## Challenge
Everything from the first line down to the line containing "window_lip_round = 0.4; // [0.2:0.1:0.5]" should be reproduced exactly; please include nothing else.

## Data segment
>>>

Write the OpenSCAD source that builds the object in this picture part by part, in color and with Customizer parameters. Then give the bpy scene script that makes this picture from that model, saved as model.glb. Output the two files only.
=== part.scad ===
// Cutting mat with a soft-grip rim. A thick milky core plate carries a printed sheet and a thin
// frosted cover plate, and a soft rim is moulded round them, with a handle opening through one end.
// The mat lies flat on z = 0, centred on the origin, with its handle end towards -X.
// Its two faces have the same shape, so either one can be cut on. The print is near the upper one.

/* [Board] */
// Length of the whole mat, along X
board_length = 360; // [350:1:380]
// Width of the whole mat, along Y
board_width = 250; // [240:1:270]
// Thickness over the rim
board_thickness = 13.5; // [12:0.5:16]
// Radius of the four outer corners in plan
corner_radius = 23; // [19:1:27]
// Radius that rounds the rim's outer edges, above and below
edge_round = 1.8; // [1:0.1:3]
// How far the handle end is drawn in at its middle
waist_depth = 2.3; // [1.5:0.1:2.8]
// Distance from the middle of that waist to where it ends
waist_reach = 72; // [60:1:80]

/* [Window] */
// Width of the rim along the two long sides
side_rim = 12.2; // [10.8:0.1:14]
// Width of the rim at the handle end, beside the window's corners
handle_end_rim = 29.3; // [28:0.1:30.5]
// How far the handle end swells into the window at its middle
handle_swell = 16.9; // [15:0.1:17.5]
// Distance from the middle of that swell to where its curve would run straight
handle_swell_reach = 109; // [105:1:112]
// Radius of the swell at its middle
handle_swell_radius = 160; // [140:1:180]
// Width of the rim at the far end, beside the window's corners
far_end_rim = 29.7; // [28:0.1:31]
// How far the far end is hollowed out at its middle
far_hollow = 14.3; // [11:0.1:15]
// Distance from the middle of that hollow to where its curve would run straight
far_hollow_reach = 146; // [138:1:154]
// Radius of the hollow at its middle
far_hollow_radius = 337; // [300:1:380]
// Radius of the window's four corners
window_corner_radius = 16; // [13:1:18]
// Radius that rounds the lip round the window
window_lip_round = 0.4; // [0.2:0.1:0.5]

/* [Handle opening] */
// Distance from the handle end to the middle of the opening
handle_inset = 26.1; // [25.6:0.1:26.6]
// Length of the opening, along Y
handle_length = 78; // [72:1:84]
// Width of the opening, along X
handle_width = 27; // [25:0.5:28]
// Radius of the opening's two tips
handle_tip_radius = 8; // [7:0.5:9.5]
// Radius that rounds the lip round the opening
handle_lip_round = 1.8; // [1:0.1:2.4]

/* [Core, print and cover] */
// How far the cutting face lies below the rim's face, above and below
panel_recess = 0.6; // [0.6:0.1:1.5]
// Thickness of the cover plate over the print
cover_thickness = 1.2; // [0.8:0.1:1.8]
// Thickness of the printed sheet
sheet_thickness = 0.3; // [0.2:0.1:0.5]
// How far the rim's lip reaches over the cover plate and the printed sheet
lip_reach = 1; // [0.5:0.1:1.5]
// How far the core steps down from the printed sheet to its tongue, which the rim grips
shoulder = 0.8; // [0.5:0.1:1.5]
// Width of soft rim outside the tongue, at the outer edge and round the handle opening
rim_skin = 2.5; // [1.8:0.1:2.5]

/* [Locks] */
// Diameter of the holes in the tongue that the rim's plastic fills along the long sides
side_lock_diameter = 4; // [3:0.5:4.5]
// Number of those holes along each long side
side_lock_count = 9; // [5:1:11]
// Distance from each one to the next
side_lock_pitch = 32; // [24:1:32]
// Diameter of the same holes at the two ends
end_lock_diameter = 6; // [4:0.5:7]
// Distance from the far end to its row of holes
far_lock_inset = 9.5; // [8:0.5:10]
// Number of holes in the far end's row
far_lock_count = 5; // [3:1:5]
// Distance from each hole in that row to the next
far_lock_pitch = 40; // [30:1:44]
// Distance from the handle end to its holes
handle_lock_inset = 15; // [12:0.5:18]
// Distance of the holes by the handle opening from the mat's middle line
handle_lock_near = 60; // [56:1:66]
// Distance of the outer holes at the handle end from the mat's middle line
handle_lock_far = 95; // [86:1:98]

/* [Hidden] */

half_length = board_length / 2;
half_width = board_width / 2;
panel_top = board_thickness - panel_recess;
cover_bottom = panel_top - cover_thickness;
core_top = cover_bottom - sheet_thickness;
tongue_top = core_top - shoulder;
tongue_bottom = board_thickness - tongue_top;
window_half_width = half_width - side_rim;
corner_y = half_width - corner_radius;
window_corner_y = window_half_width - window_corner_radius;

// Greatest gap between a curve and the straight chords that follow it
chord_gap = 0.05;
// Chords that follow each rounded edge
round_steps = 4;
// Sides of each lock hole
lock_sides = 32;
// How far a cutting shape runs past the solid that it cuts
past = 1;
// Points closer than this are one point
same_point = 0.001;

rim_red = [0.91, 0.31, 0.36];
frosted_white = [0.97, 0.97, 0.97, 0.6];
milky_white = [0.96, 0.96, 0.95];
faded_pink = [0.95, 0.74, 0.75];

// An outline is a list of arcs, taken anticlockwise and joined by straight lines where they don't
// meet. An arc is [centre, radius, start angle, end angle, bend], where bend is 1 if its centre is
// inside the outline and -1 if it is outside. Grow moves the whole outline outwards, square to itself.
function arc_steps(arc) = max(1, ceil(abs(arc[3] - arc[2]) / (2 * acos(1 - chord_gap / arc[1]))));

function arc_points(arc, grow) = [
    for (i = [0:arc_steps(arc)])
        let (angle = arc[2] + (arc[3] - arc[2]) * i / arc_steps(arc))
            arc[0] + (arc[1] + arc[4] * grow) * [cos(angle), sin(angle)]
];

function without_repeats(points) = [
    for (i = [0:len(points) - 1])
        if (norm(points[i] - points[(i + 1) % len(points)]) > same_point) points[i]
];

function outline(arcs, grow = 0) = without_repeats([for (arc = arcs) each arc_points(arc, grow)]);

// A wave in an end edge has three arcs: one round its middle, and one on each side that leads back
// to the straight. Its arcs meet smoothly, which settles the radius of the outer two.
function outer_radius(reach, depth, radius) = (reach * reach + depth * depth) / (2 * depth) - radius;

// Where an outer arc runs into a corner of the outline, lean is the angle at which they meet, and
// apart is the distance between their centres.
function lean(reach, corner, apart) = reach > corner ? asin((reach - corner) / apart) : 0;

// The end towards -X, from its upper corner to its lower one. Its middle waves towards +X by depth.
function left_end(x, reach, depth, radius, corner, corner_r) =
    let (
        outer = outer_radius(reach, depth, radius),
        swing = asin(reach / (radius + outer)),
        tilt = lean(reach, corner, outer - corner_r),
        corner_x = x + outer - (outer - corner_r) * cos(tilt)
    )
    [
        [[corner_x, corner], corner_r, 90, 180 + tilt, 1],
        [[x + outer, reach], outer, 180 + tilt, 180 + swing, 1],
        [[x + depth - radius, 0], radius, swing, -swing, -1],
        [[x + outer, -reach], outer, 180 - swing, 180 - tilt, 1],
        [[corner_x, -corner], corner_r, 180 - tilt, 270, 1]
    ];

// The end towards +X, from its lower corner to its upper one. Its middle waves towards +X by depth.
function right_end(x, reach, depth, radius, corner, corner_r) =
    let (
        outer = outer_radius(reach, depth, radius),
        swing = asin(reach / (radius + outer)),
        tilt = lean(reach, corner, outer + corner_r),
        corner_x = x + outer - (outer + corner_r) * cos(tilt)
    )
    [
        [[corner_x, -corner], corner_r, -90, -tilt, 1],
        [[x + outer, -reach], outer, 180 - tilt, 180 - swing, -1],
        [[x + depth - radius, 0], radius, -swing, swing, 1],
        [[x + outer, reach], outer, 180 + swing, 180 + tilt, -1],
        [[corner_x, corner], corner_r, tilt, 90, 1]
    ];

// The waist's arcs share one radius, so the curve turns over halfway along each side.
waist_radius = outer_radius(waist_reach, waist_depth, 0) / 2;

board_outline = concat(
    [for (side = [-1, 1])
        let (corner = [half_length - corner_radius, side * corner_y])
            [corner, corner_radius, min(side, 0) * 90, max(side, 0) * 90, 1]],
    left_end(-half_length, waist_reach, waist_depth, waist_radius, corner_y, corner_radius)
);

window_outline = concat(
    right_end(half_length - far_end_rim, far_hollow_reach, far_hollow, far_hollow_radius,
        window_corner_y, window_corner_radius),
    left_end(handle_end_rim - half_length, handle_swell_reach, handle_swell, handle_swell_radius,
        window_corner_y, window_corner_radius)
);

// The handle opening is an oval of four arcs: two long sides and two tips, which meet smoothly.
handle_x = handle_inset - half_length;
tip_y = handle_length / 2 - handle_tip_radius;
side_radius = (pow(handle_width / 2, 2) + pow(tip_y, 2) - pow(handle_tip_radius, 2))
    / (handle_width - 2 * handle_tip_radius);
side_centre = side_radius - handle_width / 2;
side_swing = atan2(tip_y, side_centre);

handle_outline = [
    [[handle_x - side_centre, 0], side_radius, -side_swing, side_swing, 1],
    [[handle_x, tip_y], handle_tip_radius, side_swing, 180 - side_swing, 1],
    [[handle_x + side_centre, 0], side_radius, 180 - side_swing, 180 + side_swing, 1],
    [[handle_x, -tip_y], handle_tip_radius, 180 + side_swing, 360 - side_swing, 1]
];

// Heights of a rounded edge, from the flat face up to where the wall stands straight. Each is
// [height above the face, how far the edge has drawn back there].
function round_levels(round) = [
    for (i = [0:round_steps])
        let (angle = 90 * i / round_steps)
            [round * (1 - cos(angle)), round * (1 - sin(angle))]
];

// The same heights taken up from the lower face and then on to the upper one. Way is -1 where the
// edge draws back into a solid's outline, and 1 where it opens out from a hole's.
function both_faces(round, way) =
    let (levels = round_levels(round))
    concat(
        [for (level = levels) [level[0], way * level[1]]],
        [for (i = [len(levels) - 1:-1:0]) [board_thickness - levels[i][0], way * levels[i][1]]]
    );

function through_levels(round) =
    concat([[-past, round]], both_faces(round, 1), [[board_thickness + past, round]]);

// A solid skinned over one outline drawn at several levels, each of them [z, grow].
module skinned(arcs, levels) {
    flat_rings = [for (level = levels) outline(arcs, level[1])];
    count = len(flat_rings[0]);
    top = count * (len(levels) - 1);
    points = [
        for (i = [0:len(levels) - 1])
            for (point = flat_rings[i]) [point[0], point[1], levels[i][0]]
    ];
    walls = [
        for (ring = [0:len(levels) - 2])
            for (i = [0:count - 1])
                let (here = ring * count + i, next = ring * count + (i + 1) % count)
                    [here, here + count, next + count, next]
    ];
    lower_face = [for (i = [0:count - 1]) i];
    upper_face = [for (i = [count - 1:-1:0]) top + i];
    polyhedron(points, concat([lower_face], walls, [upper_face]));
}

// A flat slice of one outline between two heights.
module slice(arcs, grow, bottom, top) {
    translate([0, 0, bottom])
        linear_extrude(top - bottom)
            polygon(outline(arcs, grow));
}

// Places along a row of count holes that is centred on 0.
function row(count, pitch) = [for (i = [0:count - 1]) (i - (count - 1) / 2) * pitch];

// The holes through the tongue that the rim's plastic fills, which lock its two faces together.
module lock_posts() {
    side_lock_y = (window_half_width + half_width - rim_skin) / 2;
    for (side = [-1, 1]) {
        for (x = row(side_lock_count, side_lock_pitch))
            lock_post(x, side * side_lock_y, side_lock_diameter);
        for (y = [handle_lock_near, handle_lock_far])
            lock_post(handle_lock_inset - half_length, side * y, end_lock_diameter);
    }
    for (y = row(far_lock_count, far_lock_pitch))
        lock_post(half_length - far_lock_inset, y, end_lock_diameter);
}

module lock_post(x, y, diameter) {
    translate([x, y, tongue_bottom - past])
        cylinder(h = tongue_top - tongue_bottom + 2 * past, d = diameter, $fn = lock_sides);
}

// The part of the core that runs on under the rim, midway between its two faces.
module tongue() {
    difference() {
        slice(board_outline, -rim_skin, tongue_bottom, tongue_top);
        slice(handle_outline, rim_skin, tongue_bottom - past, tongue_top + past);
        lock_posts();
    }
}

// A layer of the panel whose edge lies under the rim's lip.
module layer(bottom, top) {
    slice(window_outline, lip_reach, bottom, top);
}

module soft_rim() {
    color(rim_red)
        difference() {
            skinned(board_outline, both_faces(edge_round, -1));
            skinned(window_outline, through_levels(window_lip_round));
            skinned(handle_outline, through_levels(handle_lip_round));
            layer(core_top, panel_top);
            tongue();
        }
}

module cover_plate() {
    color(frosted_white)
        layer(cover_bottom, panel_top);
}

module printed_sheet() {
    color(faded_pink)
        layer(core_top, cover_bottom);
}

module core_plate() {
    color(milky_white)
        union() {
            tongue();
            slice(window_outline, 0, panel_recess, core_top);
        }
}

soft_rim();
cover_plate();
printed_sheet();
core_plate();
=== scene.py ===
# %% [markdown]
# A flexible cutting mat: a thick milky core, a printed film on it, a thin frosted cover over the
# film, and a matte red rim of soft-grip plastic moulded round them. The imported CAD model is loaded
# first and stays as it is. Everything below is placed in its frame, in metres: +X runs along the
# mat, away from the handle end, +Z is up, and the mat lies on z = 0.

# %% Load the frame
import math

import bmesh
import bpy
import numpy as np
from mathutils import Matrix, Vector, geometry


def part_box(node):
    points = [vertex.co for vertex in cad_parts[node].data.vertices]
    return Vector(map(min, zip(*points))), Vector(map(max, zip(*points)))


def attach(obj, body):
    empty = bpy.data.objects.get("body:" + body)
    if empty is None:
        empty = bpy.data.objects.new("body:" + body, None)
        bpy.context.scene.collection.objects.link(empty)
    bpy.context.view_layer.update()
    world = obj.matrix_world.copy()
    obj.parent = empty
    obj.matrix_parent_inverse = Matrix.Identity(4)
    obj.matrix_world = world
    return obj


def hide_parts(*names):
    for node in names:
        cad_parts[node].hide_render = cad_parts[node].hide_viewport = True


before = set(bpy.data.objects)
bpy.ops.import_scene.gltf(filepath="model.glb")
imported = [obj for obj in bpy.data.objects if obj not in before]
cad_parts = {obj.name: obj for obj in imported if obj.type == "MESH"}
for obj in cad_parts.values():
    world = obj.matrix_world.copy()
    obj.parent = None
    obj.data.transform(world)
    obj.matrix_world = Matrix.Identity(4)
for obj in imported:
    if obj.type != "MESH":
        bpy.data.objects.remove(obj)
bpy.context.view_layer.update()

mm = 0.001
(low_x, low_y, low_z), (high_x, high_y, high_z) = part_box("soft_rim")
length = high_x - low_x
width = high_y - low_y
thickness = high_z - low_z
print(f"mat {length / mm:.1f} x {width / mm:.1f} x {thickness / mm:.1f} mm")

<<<

## Task answer
Write the OpenSCAD source that builds the object in this picture part by part, in color and with Customizer parameters. Then give the bpy scene script that makes this picture from that model, saved as model.glb. Output the two files only.
=== part.scad ===
// Cutting mat with a soft-grip rim. A thick milky core plate carries a printed sheet and a thin
// frosted cover plate, and a soft rim is moulded round them, with a handle opening through one end.
// The mat lies flat on z = 0, centred on the origin, with its handle end towards -X.
// Its two faces have the same shape, so either one can be cut on. The print is near the upper one.

/* [Board] */
// Length of the whole mat, along X
board_length = 360; // [350:1:380]
// Width of the whole mat, along Y
board_width = 250; // [240:1:270]
// Thickness over the rim
board_thickness = 13.5; // [12:0.5:16]
// Radius of the four outer corners in plan
corner_radius = 23; // [19:1:27]
// Radius that rounds the rim's outer edges, above and below
edge_round = 1.8; // [1:0.1:3]
// How far the handle end is drawn in at its middle
waist_depth = 2.3; // [1.5:0.1:2.8]
// Distance from the middle of that waist to where it ends
waist_reach = 72; // [60:1:80]

/* [Window] */
// Width of the rim along the two long sides
side_rim = 12.2; // [10.8:0.1:14]
// Width of the rim at the handle end, beside the window's corners
handle_end_rim = 29.3; // [28:0.1:30.5]
// How far the handle end swells into the window at its middle
handle_swell = 16.9; // [15:0.1:17.5]
// Distance from the middle of that swell to where its curve would run straight
handle_swell_reach = 109; // [105:1:112]
// Radius of the swell at its middle
handle_swell_radius = 160; // [140:1:180]
// Width of the rim at the far end, beside the window's corners
far_end_rim = 29.7; // [28:0.1:31]
// How far the far end is hollowed out at its middle
far_hollow = 14.3; // [11:0.1:15]
// Distance from the middle of that hollow to where its curve would run straight
far_hollow_reach = 146; // [138:1:154]
// Radius of the hollow at its middle
far_hollow_radius = 337; // [300:1:380]
// Radius of the window's four corners
window_corner_radius = 16; // [13:1:18]
// Radius that rounds the lip round the window
window_lip_round = 0.4; // [0.2:0.1:0.5]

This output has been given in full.